Altri significati, adoperati qua e là in Sicilia e registrati dal Vocabolario Siciliano (V vol.), sono “attitudine al lavoro”, “operosità”, “abilità, capacità, valentìa”, “valore, importanza” ecc. Qui è il caso di citare due proverbi: il primo recita amuri ppi-fforza nun avi valìa “un sentimento non si può imporre”. L’altro dice cosi fatti ppi-fforza nun anu valìa “le cose imposte con la forza, o fatte contro voglia, non riescono bene, non hanno efficacia, si fanno lentamente e male e sim.”.
La voce, usata nella poesia dialettale sette-ottocentesca, è stata ed è tuttora oggetto di un recupero letterario nei romanzi contemporanei, a partire da Horcynus Orca (1975) di Stefano D’Arrigo:
… sentite valìa? V’inappetì la guerra o siete difettoso di cavallo per una qualche causa di natura?

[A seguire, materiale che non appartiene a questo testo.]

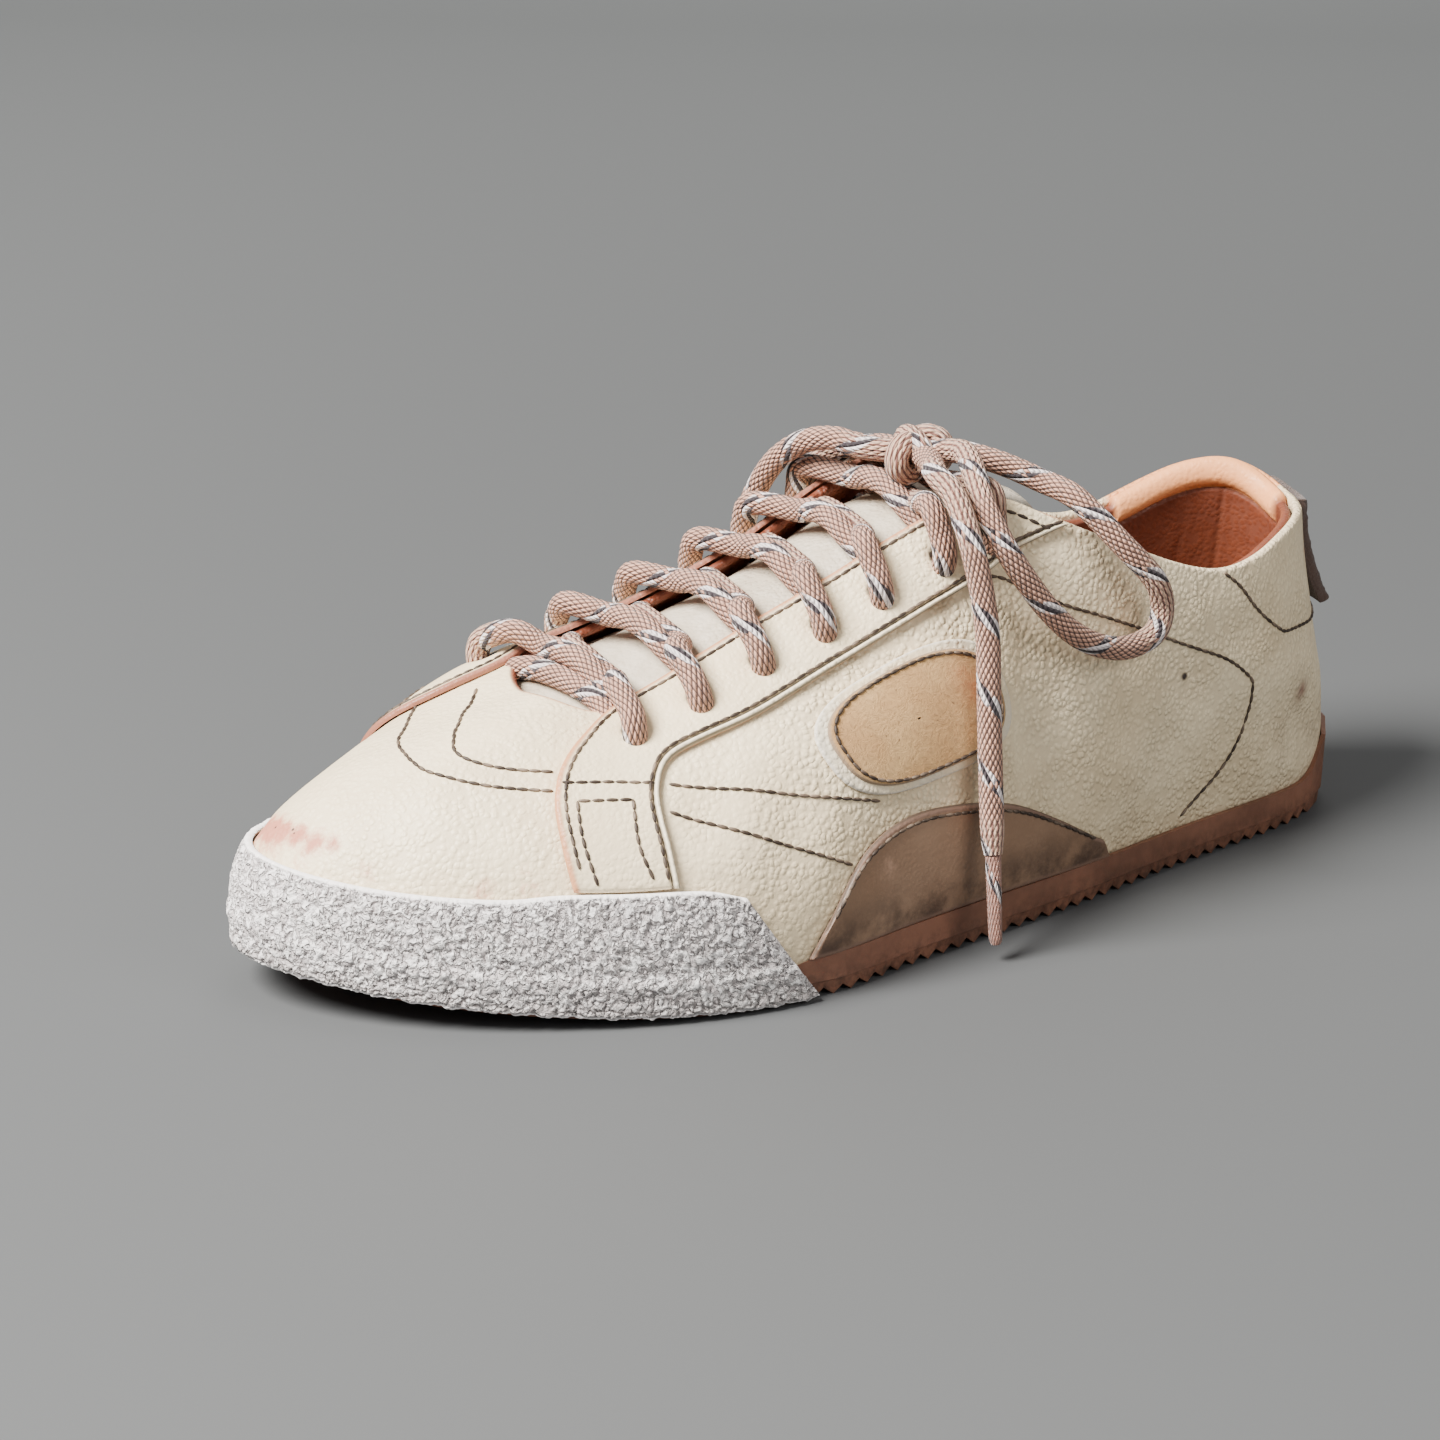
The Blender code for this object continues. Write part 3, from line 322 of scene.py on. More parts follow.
# vulcanised rubber with a chalky foam skin that has cracked into crumbs: quite dull and nearly
# white, painted grey as shade in the pits and between the crumbs; crumbs of 1.7 mm and dust of 0.7 mm, both
# as coarse as it takes to show
def chalkRubber(name):
    material, tree, shader = newMaterial(name, 0.92)
    place = addNode(tree, "ShaderNodeTexCoord", None, None, "Object")
    cloud = addNode(tree, "ShaderNodeTexNoise", None, {"Vector": place, "Scale": 1 / 0.015, "Detail": 4.0})
    crumb = addNode(tree, "ShaderNodeTexNoise", None, {
        "Vector": place, "Scale": 1 / 0.0017, "Detail": 3.0, "Roughness": 0.5, "Distortion": 0.9})
    dust = addNode(tree, "ShaderNodeTexNoise", None, {"Vector": place, "Scale": 1 / 0.0007, "Detail": 4.0})
    pitShade, footDarkening, edge = (addNode(tree, "ShaderNodeAttribute", {"attribute_name": key}, None, "Fac")
                        for key in ("pitShade", "dirtAndShade", "edge"))
    hill = addNode(tree, "ShaderNodeMapRange", easing, {0: crumb, 1: 0.38, 2: 0.58})
    gap = addNode(tree, "ShaderNodeMath", taking, {0: 1.0, 1: hill})
    dirtAndShade = addNode(tree, "ShaderNodeMath", timing, {0: footDarkening, 1: crumb})
    base = addNode(tree, "ShaderNodeMix", mixing, {
        0: addNode(tree, "ShaderNodeMapRange", easing, {0: cloud, 1: 0.35, 2: 0.65}),
        6: "#fffcfb", 7: "#f6f1f1"}, 2)
    # the gaps between crumbs and the pits are painted darker as shade, and the foot is darker low down
    for share, colour in ((gap, "#dcd4d3"), (pitShade, "#b2a9ac"), (dirtAndShade, "#8d8079"), (edge, "#fbf7f6")):
        base = addNode(tree, "ShaderNodeMix", mixing, {0: share, 6: base, 7: colour}, 2)
    tree.links.new(base, shader.inputs["Base Color"])
    height = addNode(tree, "ShaderNodeMath", {"operation": "MULTIPLY_ADD"}, {0: dust, 1: 0.35, 2: hill})
    height = addNode(tree, "ShaderNodeMath", timing, {
        0: height, 1: addNode(tree, "ShaderNodeMath", taking, {0: 1.0, 1: edge})})
    bump = addNode(tree, "ShaderNodeBump", None, {"Height": height, "Strength": 1.0, "Distance": 0.0012})
    tree.links.new(bump, shader.inputs["Normal"])
    return material


# brushed split leather: short nap that lies in streaks, darker where it is pressed, soft sheen;
# tufts of 1.1 mm, coarser than real nap so that they show
def suede(name, finish):
    material, tree, shader = newMaterial(name, 0.9)
    place = addNode(tree, "ShaderNodeTexCoord", None, None, "Object")
    cloud = addNode(tree, "ShaderNodeTexNoise", None, {"Vector": place, "Scale": 1 / 0.012, "Detail": 5.0})
    curl = addNode(tree, "ShaderNodeTexNoise", None, {
        "Vector": place, "Scale": 1 / 0.0045, "Detail": 1.0}, "Color")
    bent = addNode(tree, "ShaderNodeVectorMath", {"operation": "MULTIPLY_ADD"}, {
        0: curl, 1: (0.006,) * 3, 2: place})
    nap = addNode(tree, "ShaderNodeTexNoise", None, {
        "Vector": bent, "Scale": 1 / 0.0011, "Detail": 6.0, "Roughness": 0.7})
    fleck = addNode(tree, "ShaderNodeTexNoise", None, {"Vector": bent, "Scale": 1 / 0.0008, "Detail": 2.0})
    stain, edge = (addNode(tree, "ShaderNodeAttribute", {"attribute_name": key}, None, "Fac")
                   for key in ("stain", "edge"))
    base = addNode(tree, "ShaderNodeMix", mixing, {
        0: addNode(tree, "ShaderNodeMapRange", easing, {0: cloud, 1: 0.32, 2: 0.68}),
        6: finish["light"], 7: finish["shade"]}, 2)
    pressed = addNode(tree, "ShaderNodeMapRange", easing, {0: nap, 1: 0.38, 2: 0.70, 3: 0.0, 4: 0.5})
    specks = addNode(tree, "ShaderNodeMapRange", easing, {0: fleck, 1: 0.66, 2: 0.74, 3: 0.0, 4: 0.6})
    smear = addNode(tree, "ShaderNodeMath", timing, {
        0: stain, 1: addNode(tree, "ShaderNodeMapRange", easing, {0: nap, 1: 0.25, 2: 0.6, 3: 0.35, 4: 1.0})})
    for share, colour in ((pressed, finish["deep"]), (specks, finish["fleck"]), (smear, finish["stain"]),
                          (edge, finish["rawEdge"])):
        base = addNode(tree, "ShaderNodeMix", mixing, {0: share, 6: base, 7: colour}, 2)
    tree.links.new(base, shader.inputs["Base Color"])
    shader.inputs["Sheen Weight"].default_value = 0.25
    shader.inputs["Sheen Roughness"].default_value = 0.5
    bump = addNode(tree, "ShaderNodeBump", None, {"Height": nap, "Strength": 0.9, "Distance": finish["nap"]})
    tree.links.new(bump, shader.inputs["Normal"])
    return material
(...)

In tempi più vicini a noi ritroviamo valìa in quattro scrittrici contemporanee. Intanto Silvana Grasso con il racconto Nebbie di ddraunàra (1993):
Loro, la ciurma, se ne stavano affilati, lì al Bastione, a mercare la valia dei muscoli, il colorito di mare, ingegnandosi a mentire un difetto che li rendesse meno richiesti per la pesca delle spugne.
E con il romanzo Il bastardo di Mautàna (1994):
E ancora Nenno seguitava sino al Castelluccio «il sole se lo mangia il cervello… il fiato si risparmia come la sarda salata e il pecorino coi vermi… lena ci vuole… lena e valìa…»
Segue Silvana La Spina, prima col romanzo La creata Antonia (2001):
Dopo di che si avviano i due verso lo scalone, salgono le rampe, a una a una il cavaliere, a due a due il capocomico per dimostrare la valìa delle gambe e la prestanza dell’uomo.
Poi con Uno sbirro femmina (2007):
«Ha confessato?» sentiva che non aveva voglia né valìa di mettersi a litigare proprio davanti al ragazzo con il suo Capo. «Sissignore, ha confessato».
E infine (almeno per ora) con La continentale (2014):
La ragazzina si tira indietro a malincuore mentre la nonna riprende il cordoglio, ossia il racconto cantato sulla valìa del defunto, la sua forza, il suo senso dell’onore: Ah com’eri beddu, ardenti e sciaurusu!
Come Silvana La Spina, veneta di nascita, ma catanese di adozione, anche Giovanna Giordano, milanese di nascita, vive e lavora a Catania, dove respira il siciliano, come nell’ultimo romanzo mondadoriano, Il profumo della libertà (2021):
Antonio era sveglio a cercare una valigia, suo padre a chiedersi dove aveva sbagliato, la moglie a tramare contro quel viaggio di mare e suo fratello Placido lo sentiva girare e firriare in casa e in campagna senza nessuna valìa di dormire neppure lui.
E infine, ma l’elenco potrebbe continuare con altri scrittori, l’esordiente Linda Barbarino, con il romanzo La Dragunera (2022):
«La valìa di masculu quella ci tolse. Neanche a questo è capace!» E faceva la mossa volgare col pugno a significare quello che intendeva dire.
Documentata solo in Sicilia, la voce è registrata dalla lessicografia a partire dal XVII secolo ed è un prestito dallo spagnolo valìa “vigore”, derivato a sua volta da valer, ed è attestato sin dal 1140. Dallo spagn. valìa deriva l’agg. valioso che è stato adattato come prestito nell’italiano antico balioso “vigoroso, baldanzoso” e usato nelle da Giuseppe Cesare Abba nelle Noterelle di uno dei Mille (1893):
Due cavalli bianchi e baliosi che starebbero bene tra le gambe di due dragoni, ci portano via, tirando questa carrozza da prìncipi. Romeo Turola sonnecchia, io noto.